_PROMPT_.
Write each record again exactly as it stands.

_MATERIAL_.
****

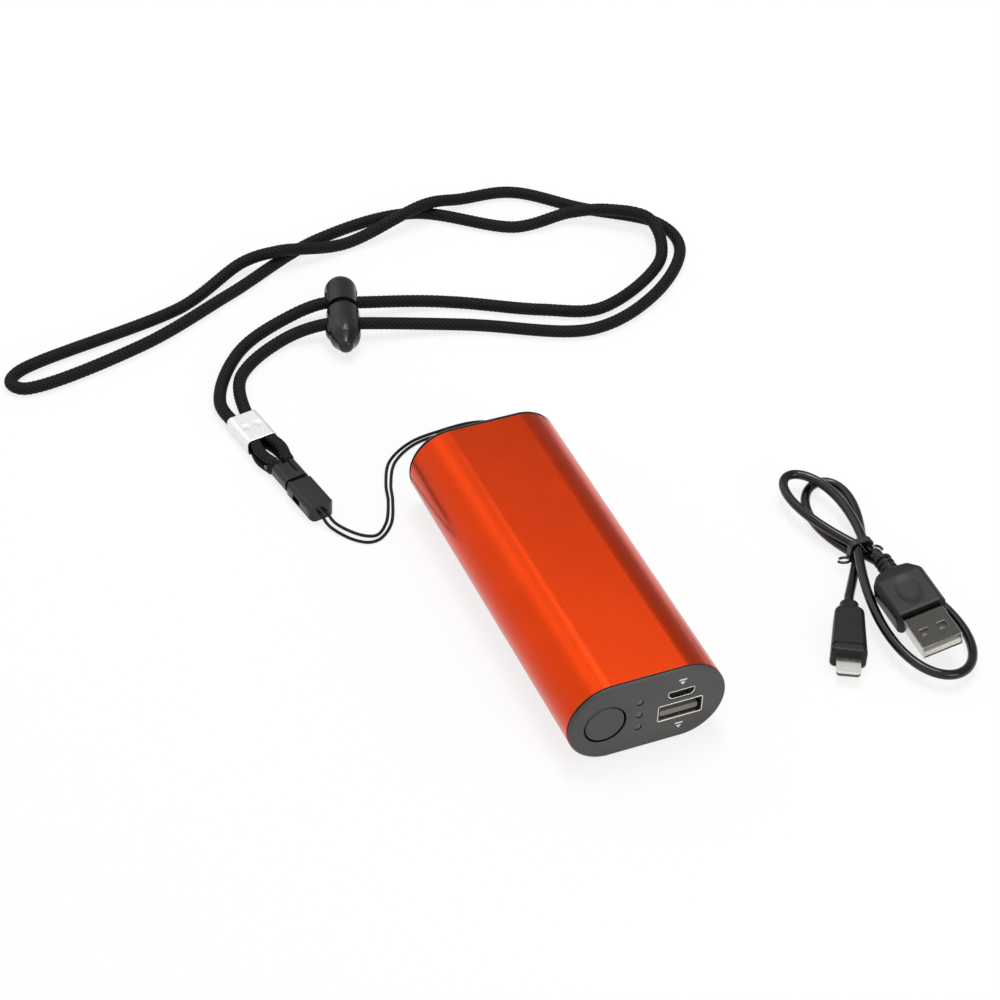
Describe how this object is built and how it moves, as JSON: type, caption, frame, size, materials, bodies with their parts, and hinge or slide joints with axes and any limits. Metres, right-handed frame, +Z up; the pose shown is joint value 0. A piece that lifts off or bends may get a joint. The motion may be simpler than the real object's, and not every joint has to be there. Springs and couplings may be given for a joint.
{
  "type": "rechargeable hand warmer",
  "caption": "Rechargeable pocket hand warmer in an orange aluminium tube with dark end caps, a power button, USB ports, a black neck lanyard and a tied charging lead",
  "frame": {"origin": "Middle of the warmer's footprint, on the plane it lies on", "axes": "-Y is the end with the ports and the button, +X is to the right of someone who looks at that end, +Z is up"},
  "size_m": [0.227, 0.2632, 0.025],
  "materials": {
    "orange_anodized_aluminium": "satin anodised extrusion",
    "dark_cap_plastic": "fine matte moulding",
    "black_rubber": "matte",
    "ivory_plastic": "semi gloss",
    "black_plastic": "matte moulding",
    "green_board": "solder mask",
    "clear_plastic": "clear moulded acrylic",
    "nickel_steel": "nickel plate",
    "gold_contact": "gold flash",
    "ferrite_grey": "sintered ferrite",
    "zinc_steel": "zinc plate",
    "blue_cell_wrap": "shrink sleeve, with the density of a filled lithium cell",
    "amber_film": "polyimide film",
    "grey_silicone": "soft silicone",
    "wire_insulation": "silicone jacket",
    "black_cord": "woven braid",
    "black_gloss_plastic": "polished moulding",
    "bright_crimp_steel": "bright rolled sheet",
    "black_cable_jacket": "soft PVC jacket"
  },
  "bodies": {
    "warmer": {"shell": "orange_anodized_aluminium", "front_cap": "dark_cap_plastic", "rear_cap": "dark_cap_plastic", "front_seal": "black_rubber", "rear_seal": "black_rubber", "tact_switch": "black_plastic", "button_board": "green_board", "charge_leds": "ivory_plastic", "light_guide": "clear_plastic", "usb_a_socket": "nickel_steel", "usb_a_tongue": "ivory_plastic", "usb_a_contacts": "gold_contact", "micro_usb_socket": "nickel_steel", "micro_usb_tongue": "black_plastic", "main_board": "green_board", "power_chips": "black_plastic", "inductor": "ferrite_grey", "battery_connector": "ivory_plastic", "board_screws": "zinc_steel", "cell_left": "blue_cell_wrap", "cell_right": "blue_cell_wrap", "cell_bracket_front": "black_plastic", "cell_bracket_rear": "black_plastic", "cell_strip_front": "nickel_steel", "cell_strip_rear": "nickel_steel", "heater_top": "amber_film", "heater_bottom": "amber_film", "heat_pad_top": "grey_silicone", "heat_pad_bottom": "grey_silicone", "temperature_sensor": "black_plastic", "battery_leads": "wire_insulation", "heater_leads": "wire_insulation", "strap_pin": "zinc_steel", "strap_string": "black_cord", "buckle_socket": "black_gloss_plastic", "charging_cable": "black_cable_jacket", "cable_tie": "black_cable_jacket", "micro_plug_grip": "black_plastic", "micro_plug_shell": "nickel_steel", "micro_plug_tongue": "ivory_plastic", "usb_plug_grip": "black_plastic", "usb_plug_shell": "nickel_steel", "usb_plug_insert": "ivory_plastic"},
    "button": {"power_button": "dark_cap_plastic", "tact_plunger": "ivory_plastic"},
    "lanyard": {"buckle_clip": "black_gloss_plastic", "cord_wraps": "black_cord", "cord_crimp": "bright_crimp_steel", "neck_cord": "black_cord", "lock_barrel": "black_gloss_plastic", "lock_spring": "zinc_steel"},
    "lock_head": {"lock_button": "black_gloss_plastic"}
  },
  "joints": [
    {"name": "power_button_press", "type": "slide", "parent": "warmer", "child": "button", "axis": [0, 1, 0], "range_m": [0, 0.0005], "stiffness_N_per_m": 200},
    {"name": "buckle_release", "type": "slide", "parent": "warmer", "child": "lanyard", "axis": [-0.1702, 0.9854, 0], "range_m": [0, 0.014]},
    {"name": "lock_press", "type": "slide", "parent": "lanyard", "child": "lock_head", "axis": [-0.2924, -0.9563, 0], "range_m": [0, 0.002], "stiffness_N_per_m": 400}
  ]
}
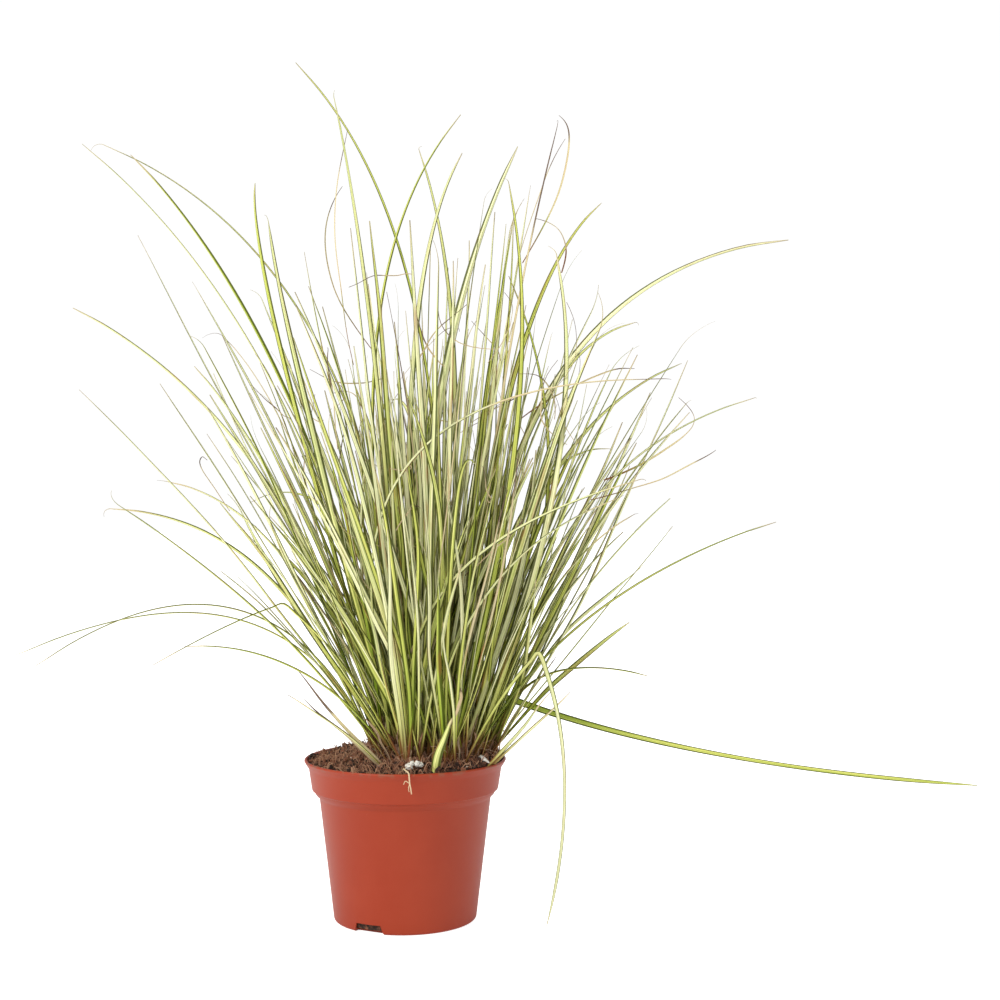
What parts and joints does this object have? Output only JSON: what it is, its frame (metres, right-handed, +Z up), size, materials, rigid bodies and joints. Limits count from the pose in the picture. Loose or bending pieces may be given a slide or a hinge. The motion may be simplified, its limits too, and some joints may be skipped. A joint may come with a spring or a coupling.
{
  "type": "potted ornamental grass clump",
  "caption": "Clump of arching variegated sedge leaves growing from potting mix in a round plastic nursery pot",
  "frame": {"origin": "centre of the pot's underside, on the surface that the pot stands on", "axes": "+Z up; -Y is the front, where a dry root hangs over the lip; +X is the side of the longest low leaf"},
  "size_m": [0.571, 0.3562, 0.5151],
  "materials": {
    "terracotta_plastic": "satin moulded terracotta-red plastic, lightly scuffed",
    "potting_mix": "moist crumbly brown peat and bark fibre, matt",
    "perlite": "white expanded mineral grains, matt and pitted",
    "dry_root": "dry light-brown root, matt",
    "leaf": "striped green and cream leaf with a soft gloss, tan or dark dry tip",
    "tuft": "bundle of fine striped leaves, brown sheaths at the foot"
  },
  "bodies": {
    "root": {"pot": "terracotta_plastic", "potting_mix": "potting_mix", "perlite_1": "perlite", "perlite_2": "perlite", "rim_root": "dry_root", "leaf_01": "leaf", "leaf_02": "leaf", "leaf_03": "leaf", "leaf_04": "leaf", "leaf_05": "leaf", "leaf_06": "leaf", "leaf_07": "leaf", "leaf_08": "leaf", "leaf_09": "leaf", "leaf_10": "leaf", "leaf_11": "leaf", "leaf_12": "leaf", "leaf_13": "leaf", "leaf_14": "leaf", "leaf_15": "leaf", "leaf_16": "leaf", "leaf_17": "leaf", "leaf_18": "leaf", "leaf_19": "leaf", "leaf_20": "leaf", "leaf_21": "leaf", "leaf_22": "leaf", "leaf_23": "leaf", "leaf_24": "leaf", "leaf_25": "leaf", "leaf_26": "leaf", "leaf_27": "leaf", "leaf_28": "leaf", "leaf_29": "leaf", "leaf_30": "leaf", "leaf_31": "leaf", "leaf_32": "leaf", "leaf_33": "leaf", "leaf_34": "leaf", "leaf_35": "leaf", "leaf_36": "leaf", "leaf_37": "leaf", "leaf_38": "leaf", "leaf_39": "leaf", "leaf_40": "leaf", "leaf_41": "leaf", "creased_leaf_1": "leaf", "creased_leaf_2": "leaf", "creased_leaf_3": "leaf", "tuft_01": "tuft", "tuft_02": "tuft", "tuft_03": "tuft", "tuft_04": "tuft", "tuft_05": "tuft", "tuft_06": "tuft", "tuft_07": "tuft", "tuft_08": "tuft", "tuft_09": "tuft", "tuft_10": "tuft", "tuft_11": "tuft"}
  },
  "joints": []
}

****

_SOLUTION TO THE EXERCISE_.
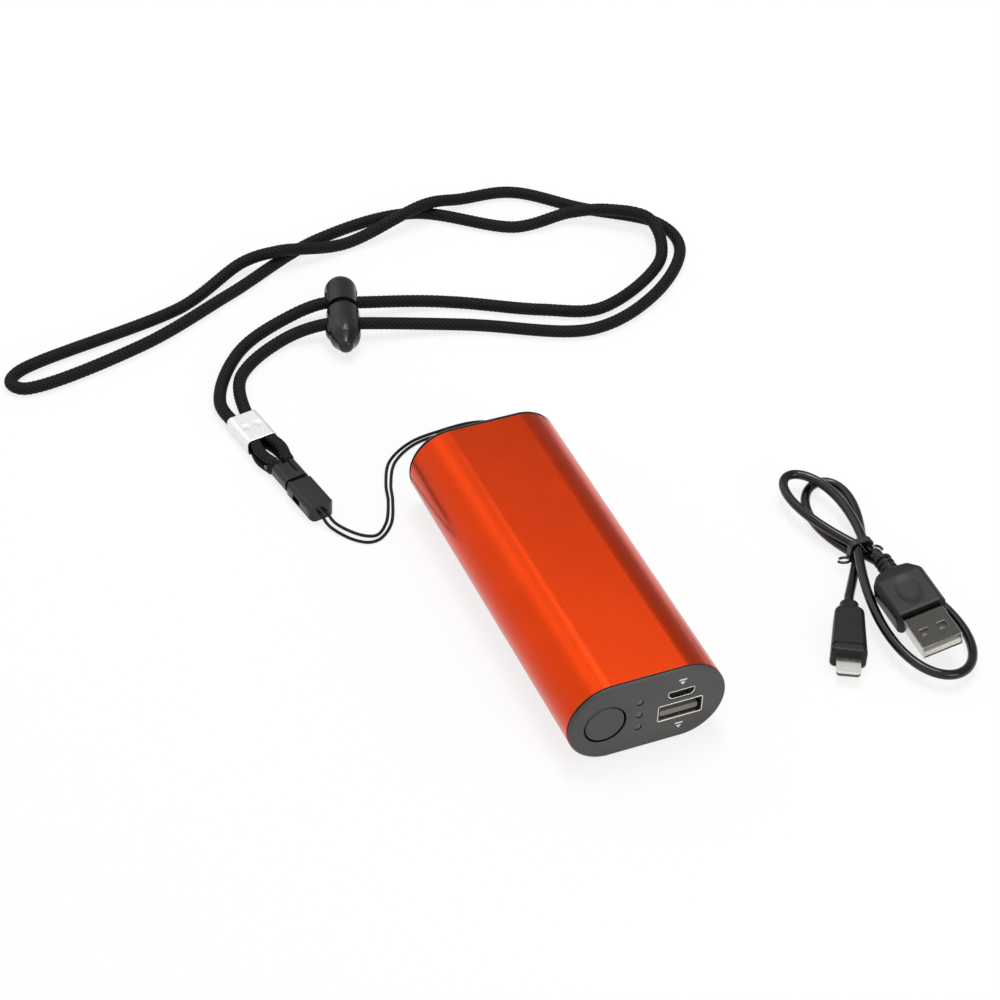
Describe how this object is built and how it moves, as JSON: type, caption, frame, size, materials, bodies with their parts, and hinge or slide joints with axes and any limits. Metres, right-handed frame, +Z up; the pose shown is joint value 0. A piece that lifts off or bends may get a joint. The motion may be simpler than the real object's, and not every joint has to be there. Springs and couplings may be given for a joint.
{
  "type": "rechargeable hand warmer",
  "caption": "Rechargeable pocket hand warmer in an orange aluminium tube with dark end caps, a power button, USB ports, a black neck lanyard and a tied charging lead",
  "frame": {"origin": "Middle of the warmer's footprint, on the plane it lies on", "axes": "-Y is the end with the ports and the button, +X is to the right of someone who looks at that end, +Z is up"},
  "size_m": [0.227, 0.2632, 0.025],
  "materials": {
    "orange_anodized_aluminium": "satin anodised extrusion",
    "dark_cap_plastic": "fine matte moulding",
    "black_rubber": "matte",
    "ivory_plastic": "semi gloss",
    "black_plastic": "matte moulding",
    "green_board": "solder mask",
    "clear_plastic": "clear moulded acrylic",
    "nickel_steel": "nickel plate",
    "gold_contact": "gold flash",
    "ferrite_grey": "sintered ferrite",
    "zinc_steel": "zinc plate",
    "blue_cell_wrap": "shrink sleeve, with the density of a filled lithium cell",
    "amber_film": "polyimide film",
    "grey_silicone": "soft silicone",
    "wire_insulation": "silicone jacket",
    "black_cord": "woven braid",
    "black_gloss_plastic": "polished moulding",
    "bright_crimp_steel": "bright rolled sheet",
    "black_cable_jacket": "soft PVC jacket"
  },
  "bodies": {
    "warmer": {"shell": "orange_anodized_aluminium", "front_cap": "dark_cap_plastic", "rear_cap": "dark_cap_plastic", "front_seal": "black_rubber", "rear_seal": "black_rubber", "tact_switch": "black_plastic", "button_board": "green_board", "charge_leds": "ivory_plastic", "light_guide": "clear_plastic", "usb_a_socket": "nickel_steel", "usb_a_tongue": "ivory_plastic", "usb_a_contacts": "gold_contact", "micro_usb_socket": "nickel_steel", "micro_usb_tongue": "black_plastic", "main_board": "green_board", "power_chips": "black_plastic", "inductor": "ferrite_grey", "battery_connector": "ivory_plastic", "board_screws": "zinc_steel", "cell_left": "blue_cell_wrap", "cell_right": "blue_cell_wrap", "cell_bracket_front": "black_plastic", "cell_bracket_rear": "black_plastic", "cell_strip_front": "nickel_steel", "cell_strip_rear": "nickel_steel", "heater_top": "amber_film", "heater_bottom": "amber_film", "heat_pad_top": "grey_silicone", "heat_pad_bottom": "grey_silicone", "temperature_sensor": "black_plastic", "battery_leads": "wire_insulation", "heater_leads": "wire_insulation", "strap_pin": "zinc_steel", "strap_string": "black_cord", "buckle_socket": "black_gloss_plastic", "charging_cable": "black_cable_jacket", "cable_tie": "black_cable_jacket", "micro_plug_grip": "black_plastic", "micro_plug_shell": "nickel_steel", "micro_plug_tongue": "ivory_plastic", "usb_plug_grip": "black_plastic", "usb_plug_shell": "nickel_steel", "usb_plug_insert": "ivory_plastic"},
    "button": {"power_button": "dark_cap_plastic", "tact_plunger": "ivory_plastic"},
    "lanyard": {"buckle_clip": "black_gloss_plastic", "cord_wraps": "black_cord", "cord_crimp": "bright_crimp_steel", "neck_cord": "black_cord", "lock_barrel": "black_gloss_plastic", "lock_spring": "zinc_steel"},
    "lock_head": {"lock_button": "black_gloss_plastic"}
  },
  "joints": [
    {"name": "power_button_press", "type": "slide", "parent": "warmer", "child": "button", "axis": [0, 1, 0], "range_m": [0, 0.0005], "stiffness_N_per_m": 200},
    {"name": "buckle_release", "type": "slide", "parent": "warmer", "child": "lanyard", "axis": [-0.1702, 0.9854, 0], "range_m": [0, 0.014]},
    {"name": "lock_press", "type": "slide", "parent": "lanyard", "child": "lock_head", "axis": [-0.2924, -0.9563, 0], "range_m": [0, 0.002], "stiffness_N_per_m": 400}
  ]
}
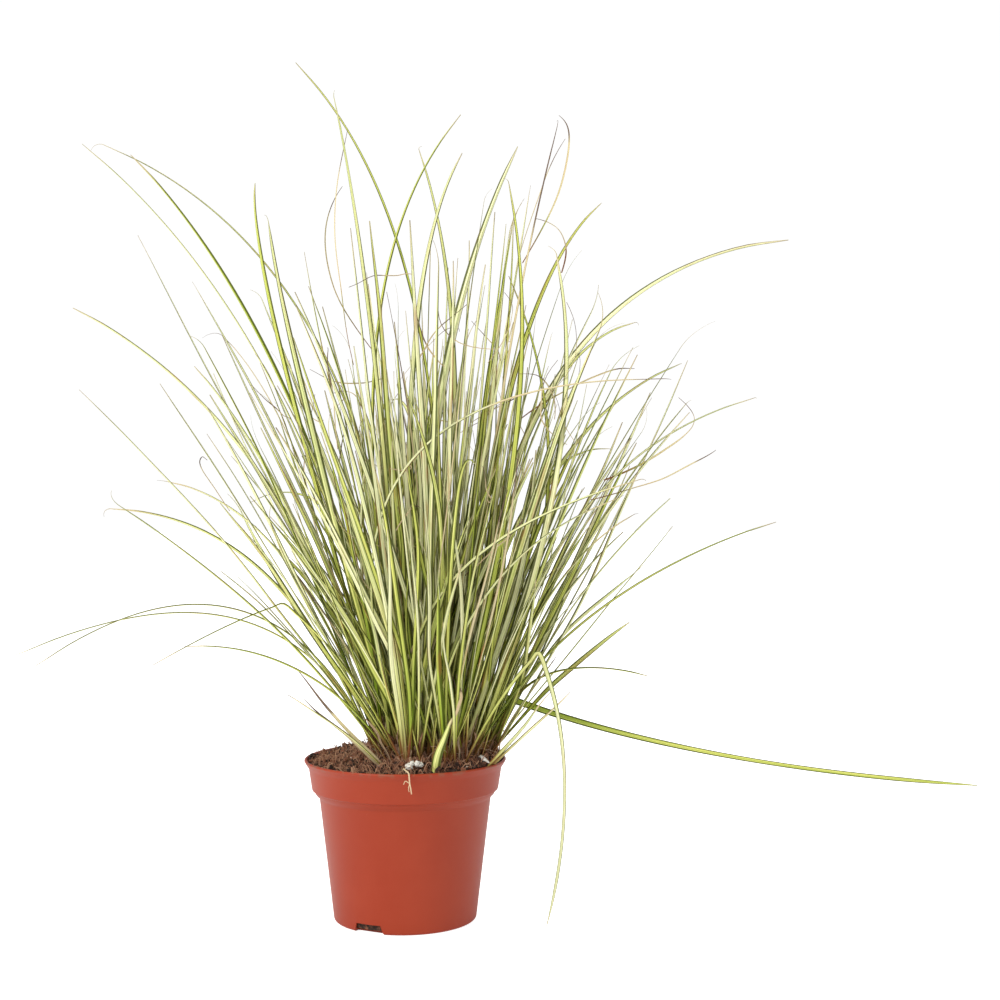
What parts and joints does this object have? Output only JSON: what it is, its frame (metres, right-handed, +Z up), size, materials, rigid bodies and joints. Limits count from the pose in the picture. Loose or bending pieces may be given a slide or a hinge. The motion may be simplified, its limits too, and some joints may be skipped. A joint may come with a spring or a coupling.
{
  "type": "potted ornamental grass clump",
  "caption": "Clump of arching variegated sedge leaves growing from potting mix in a round plastic nursery pot",
  "frame": {"origin": "centre of the pot's underside, on the surface that the pot stands on", "axes": "+Z up; -Y is the front, where a dry root hangs over the lip; +X is the side of the longest low leaf"},
  "size_m": [0.571, 0.3562, 0.5151],
  "materials": {
    "terracotta_plastic": "satin moulded terracotta-red plastic, lightly scuffed",
    "potting_mix": "moist crumbly brown peat and bark fibre, matt",
    "perlite": "white expanded mineral grains, matt and pitted",
    "dry_root": "dry light-brown root, matt",
    "leaf": "striped green and cream leaf with a soft gloss, tan or dark dry tip",
    "tuft": "bundle of fine striped leaves, brown sheaths at the foot"
  },
  "bodies": {
    "root": {"pot": "terracotta_plastic", "potting_mix": "potting_mix", "perlite_1": "perlite", "perlite_2": "perlite", "rim_root": "dry_root", "leaf_01": "leaf", "leaf_02": "leaf", "leaf_03": "leaf", "leaf_04": "leaf", "leaf_05": "leaf", "leaf_06": "leaf", "leaf_07": "leaf", "leaf_08": "leaf", "leaf_09": "leaf", "leaf_10": "leaf", "leaf_11": "leaf", "leaf_12": "leaf", "leaf_13": "leaf", "leaf_14": "leaf", "leaf_15": "leaf", "leaf_16": "leaf", "leaf_17": "leaf", "leaf_18": "leaf", "leaf_19": "leaf", "leaf_20": "leaf", "leaf_21": "leaf", "leaf_22": "leaf", "leaf_23": "leaf", "leaf_24": "leaf", "leaf_25": "leaf", "leaf_26": "leaf", "leaf_27": "leaf", "leaf_28": "leaf", "leaf_29": "leaf", "leaf_30": "leaf", "leaf_31": "leaf", "leaf_32": "leaf", "leaf_33": "leaf", "leaf_34": "leaf", "leaf_35": "leaf", "leaf_36": "leaf", "leaf_37": "leaf", "leaf_38": "leaf", "leaf_39": "leaf", "leaf_40": "leaf", "leaf_41": "leaf", "creased_leaf_1": "leaf", "creased_leaf_2": "leaf", "creased_leaf_3": "leaf", "tuft_01": "tuft", "tuft_02": "tuft", "tuft_03": "tuft", "tuft_04": "tuft", "tuft_05": "tuft", "tuft_06": "tuft", "tuft_07": "tuft", "tuft_08": "tuft", "tuft_09": "tuft", "tuft_10": "tuft", "tuft_11": "tuft"}
  },
  "joints": []
}